- Daily Zen
Veolia and arch-rival Suez, the two French waste management utility companies, have struck a deal worth nearly 13 billion euros ($15.44 billion)to merge after months of wrangling.
The world’s two largest waste and water groups said on Monday they had agreed to a merger at €20.50 a share, according to Veolia.
The merger battle has been ongoing since August 2020, when Veolia bought a 29.9 percent stake in Suez at €18 a share from France’s Engie. This was a precursor to taking over the company fully Veolia had declared at that time. It was a hostile bid as Suez was not ready to give up and threw up many legal hurdles landlocked for alternative offers.
The French government also got involved in the takeover bid as it has a stake in Engie. It mediated between the two fighting entities, and Bruno Le Maire, French finance minister, said he was “delighted” that Suez and Veolia had reached a deal.
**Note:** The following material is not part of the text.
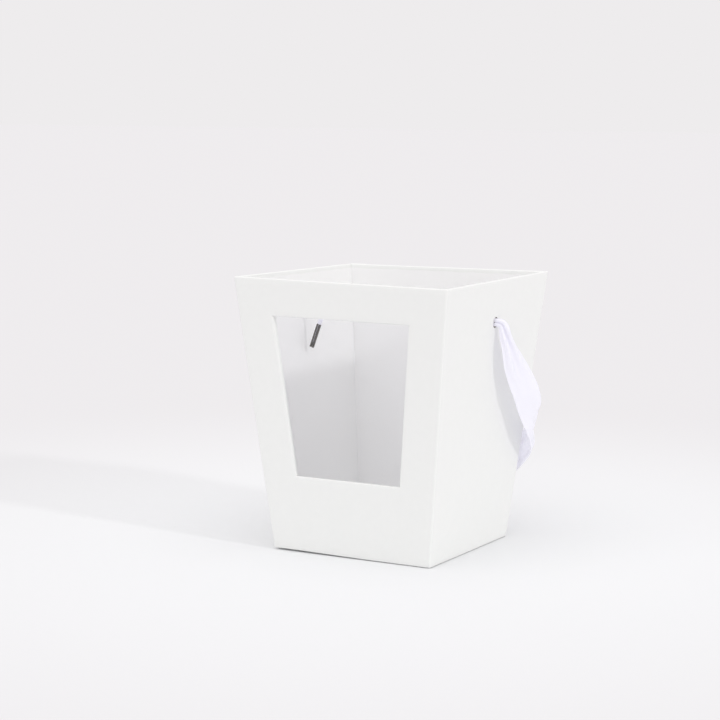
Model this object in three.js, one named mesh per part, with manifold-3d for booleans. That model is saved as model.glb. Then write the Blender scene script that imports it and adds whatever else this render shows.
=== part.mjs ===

“I am particularly pleased to announce today the conclusion of an agreement between Suez and Veolia that will enable the construction of the world champion of ecological transformation,” Antoine Frérot, Veolia chief executive, said on Monday.
The two companies together will be now worth €37 billion. It is hoped that the details will be carved out by mid-May. A “new Suez” will be carved out, “forming a coherent and sustainable group . . . with revenues of around €7bn”.
The new company will have water and waste operations in France as well as some international assets, including in Italy, Africa and India.
The two groups propose that the new SUEZ resulting from this agreement should be owned by a group of shareholders, including financial partners from both groups and by employees. The majority of the shareholders of the new SUEZ will be French.
The new and smaller Suez, which will have an employee shareholder base capped at 10 per cent, will be bought by private equity groups Ardian, GIP and Meridiam, and French state investment bank Caisse des Dépôts. All the entities were involved in the takeover bid.
The assets involved would be sold by Veolia for a price “coherent” with the overall deal, Frérot said.
The signed agreement also involved the termination of any deals with Cleanaway, its Australian assets. A Dutch Foundation of Suez that held Suez’s French water assets whose board members had veto rights over any disposal was also deactivated by the merger agreement.
Both the foundation and the asset sales in Australia were designed to put pressure on Veolia by Suez.
There was pressure on Suez too to resolve the matter before the sitting of its annual shareholder meeting. Veolia was working on getting permission to vote, which would have resulted in the ouster of the management if a deal was not reached.
Philippe Varin, chairman of Suez stated: “We have been calling for a negotiated solution for many weeks and today we have reached an agreement in principle that recognizes the value of SUEZ. We will be vigilant to ensure that the conditions are met to reach a final agreement that will put an end to the conflict between our two companies and offer development prospects”.